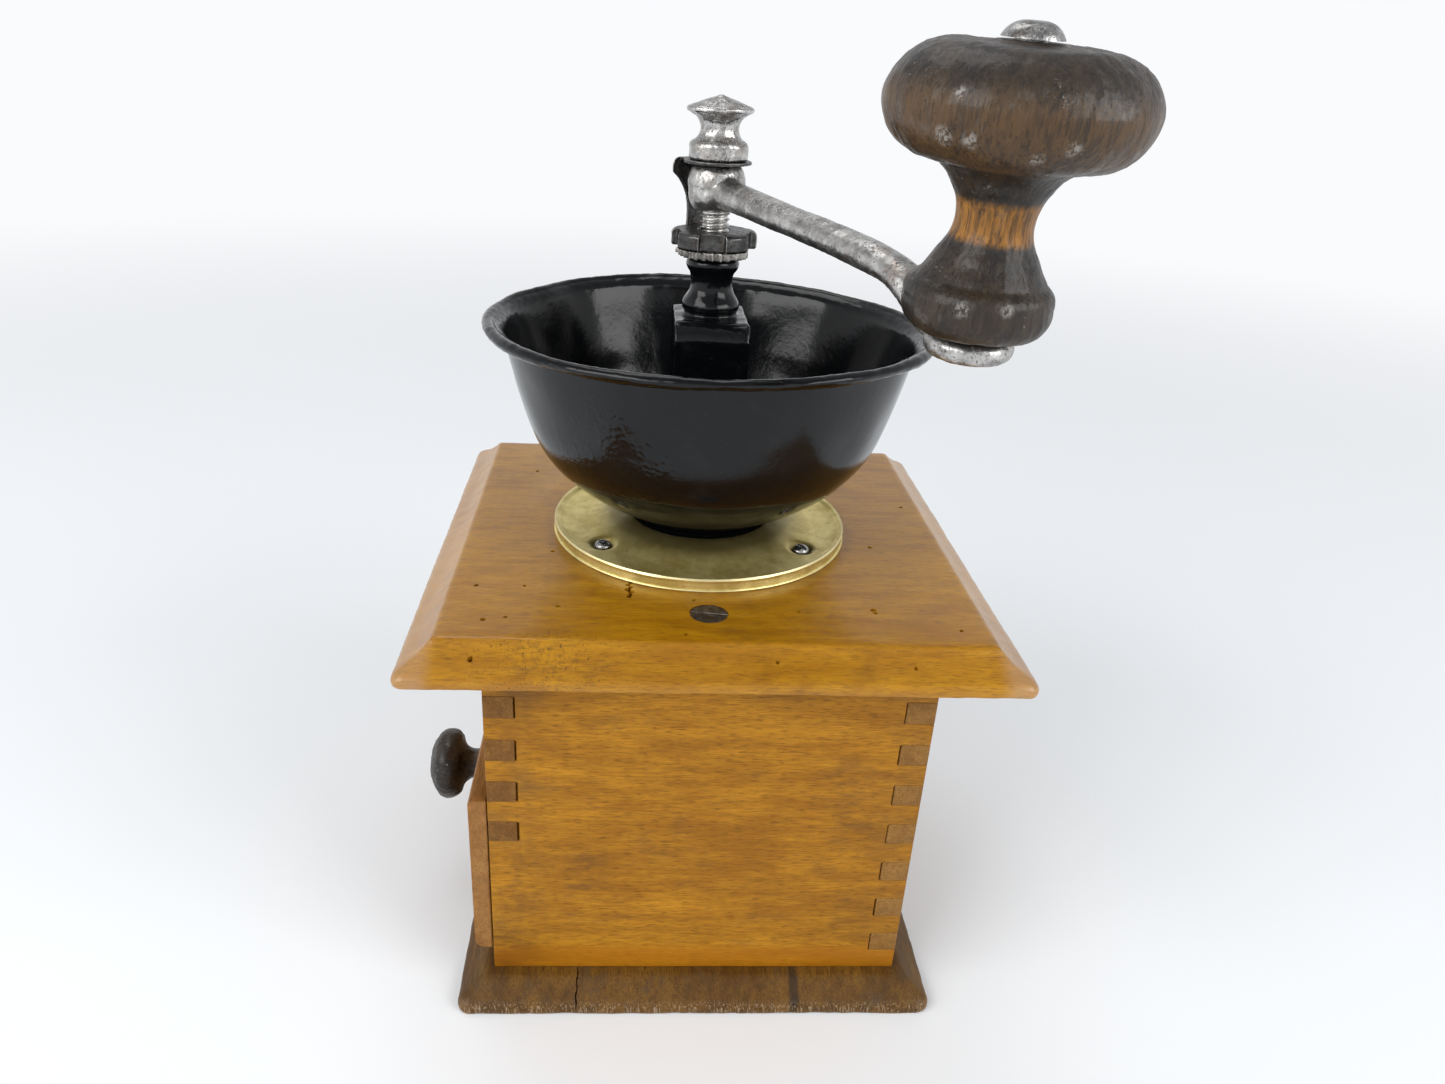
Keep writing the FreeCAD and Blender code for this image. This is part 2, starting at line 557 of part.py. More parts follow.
def adjusting_nut():
    disc = turned([(SPINDLE_R + 0.03, NUT_LOW_Z), (NUT_R - 0.4, NUT_LOW_Z), (NUT_R, NUT_LOW_Z + 0.5),
                   (NUT_R, NUT_TOP_Z - 0.9), (NUT_R - 0.6, NUT_TOP_Z - 0.3), (NUT_R - 2.2, NUT_TOP_Z),
                   (SPINDLE_R + 0.5, NUT_TOP_Z), (SPINDLE_R + 0.03, NUT_TOP_Z - 0.5)])
    half = NUT_NOTCH_W / 2
    wedge = Part.Face(Part.makePolygon([V(NUT_FLOOR_R, -half + 0.5, NUT_LOW_Z - 1),
                                        V(NUT_R + 1, -half - 0.3, NUT_LOW_Z - 1),
                                        V(NUT_R + 1, half + 0.3, NUT_LOW_Z - 1),
                                        V(NUT_FLOOR_R, half - 0.5, NUT_LOW_Z - 1),
                                        V(NUT_FLOOR_R, -half + 0.5, NUT_LOW_Z - 1)]))
    wedge = wedge.extrude(V(0, 0, NUT_TOP_Z - NUT_LOW_Z + 2))
    return cut(disc, *ring_of(wedge, NUT_NOTCHES, NUT_ANGLE))


def locking_plate():
    """Sheet washer under the finial whose tail bends down behind the eye into the nut's notch."""
    wide, narrow = 7.6, 2.5
    foot_z = NUT_LOW_Z + 0.8
    def at(across, z):
        return V(PLATE_AT, across, z)
    def flank(side):
        return [Part.Arc(at(side * 5.4, PLATE_Z + PLATE_T), at(side * 7.0, PLATE_Z + 0.2),
                         at(side * wide, PLATE_Z - 1.4)).toShape(),
                Part.makeLine(at(side * wide, PLATE_Z - 1.4), at(side * wide, PLATE_Z - 3.0)),
                Part.Arc(at(side * wide, PLATE_Z - 3.0), at(side * 3.7, PLATE_Z - 7.4),
                         at(side * narrow, PLATE_Z - 12.5)).toShape(),
                Part.makeLine(at(side * narrow, PLATE_Z - 12.5), at(side * narrow, foot_z))]
    edges = flank(1) + flank(-1)
    edges.append(Part.makeLine(at(-5.4, PLATE_Z + PLATE_T), at(5.4, PLATE_Z + PLATE_T)))
    edges.append(Part.makeLine(at(-narrow, foot_z), at(narrow, foot_z)))
    tail = Part.Face(Part.Wire(Part.__sortEdges__(edges))).extrude(V(PLATE_T, 0, 0))
    deck = fuse(rod(8.8, PLATE_Z, PLATE_Z + PLATE_T),
                box(2, PLATE_AT + PLATE_T, -5.4, 5.4, PLATE_Z, PLATE_Z + PLATE_T))
    plate = fuse(deck, tail)
    bend = edges_along(plate, V(0, 1, 0), lambda m: m.x > PLATE_AT + PLATE_T - 0.01
                       and m.z > PLATE_Z + PLATE_T - 0.01)
    plate = plate.makeFillet(0.7, bend)
    plate = spun(plate, PLATE_ANGLE)
    hole = square_bar(CRANK_SQUARE + 0.1, PLATE_Z - 1, PLATE_Z + PLATE_T + 1, SQUARE_ANGLE)
    return cut(plate, hole)


def finial_nut():
    z = FINIAL_LOW_Z
    body = turned([(0, z), (7.3, z), (7.7, z + 0.5), (7.7, z + 3.2),
                   ("arc", (7.3, z + 4.3), (6.3, z + 4.9)), ("arc", (4.95, z + 7.6), (6.9, z + 10.8)),
                   (8.2, z + 11.6), ("arc", (8.75, z + 12.2), (8.3, z + 12.8)),
                   (1.0, z + 15.4), (CROWN_R, z + 15.6), (0, z + 15.6)])
    return cut(body, rod(2.45, z - 1, z + 8.2))


def lean(shape):
    """Stand a shape, made on the Z axis with the boss's top at z=0, where the knob's pin is."""
    copy = shape.copy()
    copy.rotate(V(0, 0, 0), V(0, 1, 0), KNOB_LEAN)
    copy.translate(V(CRANK_R, 0, BOSS_TOP_Z))
    return spun(copy, CRANK_ANGLE)


def oval(centre, half_w, half_h, pitch):
    """Oval section of the arm; pitch is how steeply the arm falls there, in degrees."""
    a = math.radians(pitch)
    across, up = V(0, 1, 0), V(math.sin(a), 0, math.cos(a))
    if half_w >= half_h:
        curve = Part.Ellipse(centre + across * half_w, centre + up * half_h, centre)
    else:
        curve = Part.Ellipse(centre + up * half_h, centre - across * half_w, centre)
    return Part.Wire([curve.toShape()])


def crank_arm():
    """Forged arm: eye on the spindle's square, oval bar falling outward, flat round boss."""
    eye = turned([(0, EYE_LOW_Z), (5.6, EYE_LOW_Z), ("arc", (6.9, EYE_LOW_Z + 1.8), (EYE_R, EYE_LOW_Z + 5.0)),
                  ("arc", (7.2, EYE_TOP_Z - 2.4), (5.9, EYE_TOP_Z - 0.2)), (0, EYE_TOP_Z - 0.05)])
    stations = [(2.0, 224.4, 4.6, 4.2, 0), (12.0, 223.6, 4.4, 3.7, 3), (34.0, 222.2, 4.4, 3.35, 3),
                (58.0, 220.8, 4.4, 3.3, 4), (76.0, 219.0, 4.4, 3.2, 9), (84.5, 216.4, 4.4, 3.1, 24),
                (90.5, 212.7, 4.6, 2.9, 30), (96.5, 210.2, 5.2, 2.1, 12), (103.5, 209.5, 6.0, 1.7, 4)]
    bar = Part.makeLoft([oval(V(r, 0, z), w, h, pitch) for r, z, w, h, pitch in stations], True, False)
    arm = spun(bar, CRANK_ANGLE)
    boss = turned([(0, -BOSS_T), (BOSS_R - 1.6, -BOSS_T), ("arc", (BOSS_R, -BOSS_T / 2), (BOSS_R - 1.3, 0)),
                   (0, 0)])
    body = fuse(eye, arm, lean(boss))
    square = square_bar(CRANK_SQUARE + 0.1, EYE_LOW_Z - 1, EYE_TOP_Z + 1, SQUARE_ANGLE)
    thread = rod(SPINDLE_R + 0.1, EYE_LOW_Z - 4, EYE_LOW_Z)
    return cut(body, square, thread, lean(knob_room(0.35)), lean(rod(2.6, -9, 9)))


def knob_room(play):
    """Space for the knob's foot above the boss, with play round it."""
    return turned([(0, 0), (9.6 + play, 0), ("arc", (13.4 + play, 2.2), (14.3 + play, 6.7)),
                   (14.3 + play, 16), (0, 16)])


def knob_pin():
    """Pin through the knob: domed head on top, shouldered and riveted over under the boss."""
    head_z = 50.3
    return lean(turned([
        (0, -BOSS_T - 1.1), ("arc", (2.6, -BOSS_T - 0.9), (3.4, -BOSS_T)), (2.58, -BOSS_T), (2.58, 0),
        (PIN_R, 0), (PIN_R, head_z), (5.4, head_z),
        ("arc", (3.9, head_z + 1.9), (CROWN_R, head_z + 2.6)), (0, head_z + 2.6)]))


def crank_knob():
    base = KNOB_GAP
    body = turned([
        (0, base), (9.6, base), ("arc", (13.4, base + 2.2), (14.3, base + 6.4)),
        ("arc", (13.9, base + 8.8), (12.0, base + 10.4)), ("arc", (10.6, base + 12.6), (8.9, base + 15.4)),
        ("arc", (7.2, base + 20.5), (9.0, base + 26.2)), ("arc", (10.8, base + 28.6), (14.4, base + 30.4)),
        ("arc", (22.4, base + 35.0), (23.8, base + 40.4)), ("arc", (20.4, base + 46.6), (11.0, base + 49.4)),
        (5.8, base + 49.7), (0, base + 49.7)])
    return lean(cut(body, rod(PIN_R + BEARING_PLAY, -1, base + 60)))


# ---------------------------------------------------------------- all pieces
def build():
    NODES["base_plate"] = base_plate()
    NODES["base_screws"] = base_screws()
    NODES["near_side_wall"] = side_wall(1)
    NODES["far_side_wall"] = side_wall(-1)
    NODES["front_board"] = cross_wall(FRONT_Y, -1, FRONT_Z, FRONT_FINGERS)
    NODES["back_wall"] = cross_wall(BACK_Y, 1, WALL_Z, FINGER_COUNT)
    NODES["top_plate"] = top_plate()
    NODES["top_plate_screws"] = top_plate_screws()
    NODES["flange_ring"] = flange_ring()
    NODES["flange_screws"] = flange_screws()
    NODES["hopper_bowl"] = hopper_bowl()
    NODES["mill_frame"] = mill_frame()
    NODES["outer_burr"] = outer_burr()
    NODES["lower_bearing"] = lower_bearing()
    NODES["lower_bearing_screws"] = lower_bearing_screws()
    NODES["serrated_washer"] = serrated_washer()
    NODES["spindle"] = spindle()
    NODES["inner_burr"] = inner_burr()
    NODES["burr_pin"] = burr_pin()
    NODES["adjusting_nut"] = adjusting_nut()
    NODES["locking_plate"] = locking_plate()
    NODES["crank_arm"] = crank_arm()
    NODES["finial_nut"] = finial_nut()
    NODES["knob_pin"] = knob_pin()
    NODES["crank_knob"] = crank_knob()
    NODES["drawer_front"] = drawer_front()
    NODES["drawer_near_side"] = drawer_side(1)
    NODES["drawer_far_side"] = drawer_side(-1)
    NODES["drawer_back"] = drawer_back()
    NODES["drawer_bottom"] = drawer_bottom()
    NODES["drawer_nails"] = drawer_nails()
    NODES["drawer_pull"] = drawer_pull()
    NODES["drawer_pull_screw"] = drawer_pull_screw()


os.makedirs("parts", exist_ok=True)
build()
for name, shape in NODES.items():
    solid = Part.makeCompound(shape) if isinstance(shape, list) else shape
    valid = solid.isValid()
    solid.exportStep("parts/" + name + ".step")
    print(name, len(solid.Solids), "solid", "ok" if valid else "INVALID", round(solid.Volume, 1))
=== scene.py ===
"""Looks of the hand crank coffee grinder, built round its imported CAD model.

The frame is the CAD's: +Z up, the origin on the spindle's axis under the base, the drawer towards -Y.
Outlines are written in millimetres and turned into metres when a mesh is made.
"""
import json
import math
import random

import bmesh
import bpy
import numpy as np
from mathutils import Matrix, Vector, noise


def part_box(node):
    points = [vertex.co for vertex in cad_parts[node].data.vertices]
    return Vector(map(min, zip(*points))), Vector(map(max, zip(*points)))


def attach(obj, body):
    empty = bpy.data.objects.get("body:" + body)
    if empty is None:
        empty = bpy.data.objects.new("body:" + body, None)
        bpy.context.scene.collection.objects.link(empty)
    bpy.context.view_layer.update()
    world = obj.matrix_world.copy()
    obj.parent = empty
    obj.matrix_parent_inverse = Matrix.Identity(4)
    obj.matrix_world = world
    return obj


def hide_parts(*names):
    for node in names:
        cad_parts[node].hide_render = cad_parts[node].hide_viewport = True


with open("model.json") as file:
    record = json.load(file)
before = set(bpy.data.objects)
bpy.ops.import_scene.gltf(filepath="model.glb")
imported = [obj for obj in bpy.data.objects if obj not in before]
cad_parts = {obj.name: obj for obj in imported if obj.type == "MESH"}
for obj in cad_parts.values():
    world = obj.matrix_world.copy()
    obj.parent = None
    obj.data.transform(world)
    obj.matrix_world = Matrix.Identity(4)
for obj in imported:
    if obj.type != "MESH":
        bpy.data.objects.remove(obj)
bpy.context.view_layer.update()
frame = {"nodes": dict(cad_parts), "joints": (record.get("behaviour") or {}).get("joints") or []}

MM = 0.001
SEED = 11
random.seed(SEED)
JOINTS = {joint["name"]: joint for joint in frame["joints"]}
SCENE = bpy.context.scene


# -------------------- sizes read from the frame, in mm
def low(node):
    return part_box(node)[0] / MM


def high(node):
    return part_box(node)[1] / MM


BASE_LOW, BASE_HIGH = low("base_plate"), high("base_plate")
TOP_LOW, TOP_HIGH = low("top_plate"), high("top_plate")
DECK_Z = TOP_HIGH.z
RING_R = high("flange_ring").x
FINIAL_Z = low("finial_nut").z
SCREW_RING_R = 34.5
SCREW_PLACES = [(SCREW_RING_R * math.cos(math.radians(a)), SCREW_RING_R * math.sin(math.radians(a)))
                for a in (55, 125, 235, 305)]
SPINDLE_R = 4.0
THREAD_PITCH, THREAD_DEPTH = 1.45, 0.62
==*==
What is being asked - Return exactly the opening lines of the listing above, ending with the line that has "return cut(disc, *ring_of(wedge, NUT_NOTCHES, NUT_ANGLE))".

Written solution -
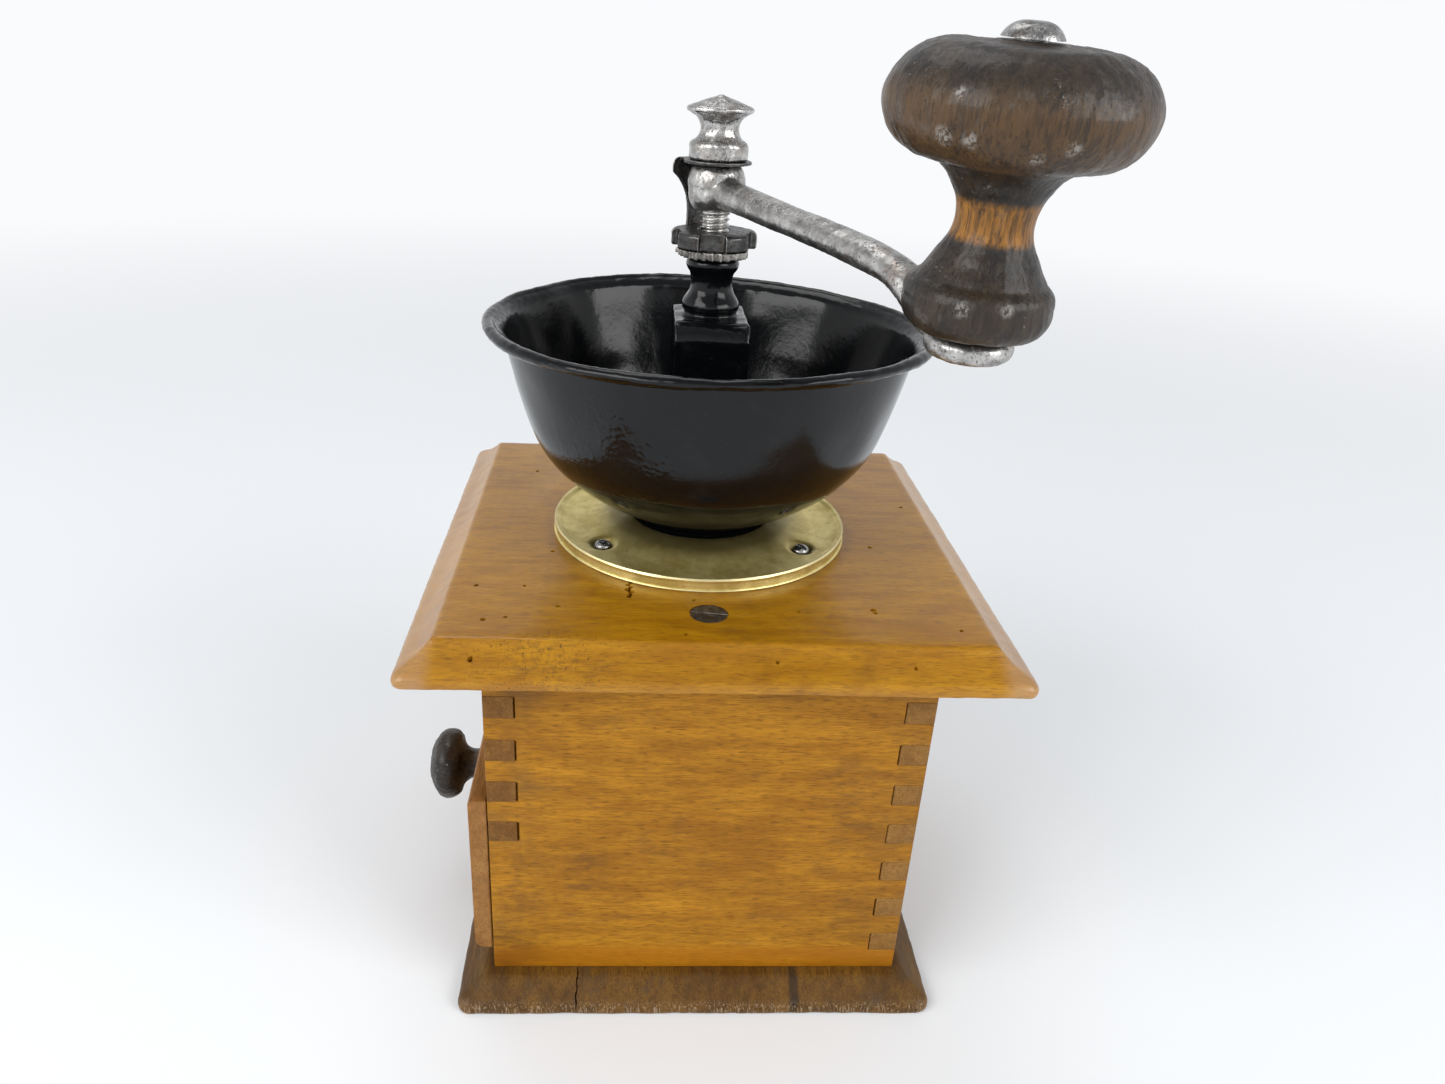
Keep writing the FreeCAD and Blender code for this image. This is part 2, starting at line 557 of part.py. More parts follow.
def adjusting_nut():
    disc = turned([(SPINDLE_R + 0.03, NUT_LOW_Z), (NUT_R - 0.4, NUT_LOW_Z), (NUT_R, NUT_LOW_Z + 0.5),
                   (NUT_R, NUT_TOP_Z - 0.9), (NUT_R - 0.6, NUT_TOP_Z - 0.3), (NUT_R - 2.2, NUT_TOP_Z),
                   (SPINDLE_R + 0.5, NUT_TOP_Z), (SPINDLE_R + 0.03, NUT_TOP_Z - 0.5)])
    half = NUT_NOTCH_W / 2
    wedge = Part.Face(Part.makePolygon([V(NUT_FLOOR_R, -half + 0.5, NUT_LOW_Z - 1),
                                        V(NUT_R + 1, -half - 0.3, NUT_LOW_Z - 1),
                                        V(NUT_R + 1, half + 0.3, NUT_LOW_Z - 1),
                                        V(NUT_FLOOR_R, half - 0.5, NUT_LOW_Z - 1),
                                        V(NUT_FLOOR_R, -half + 0.5, NUT_LOW_Z - 1)]))
    wedge = wedge.extrude(V(0, 0, NUT_TOP_Z - NUT_LOW_Z + 2))
    return cut(disc, *ring_of(wedge, NUT_NOTCHES, NUT_ANGLE))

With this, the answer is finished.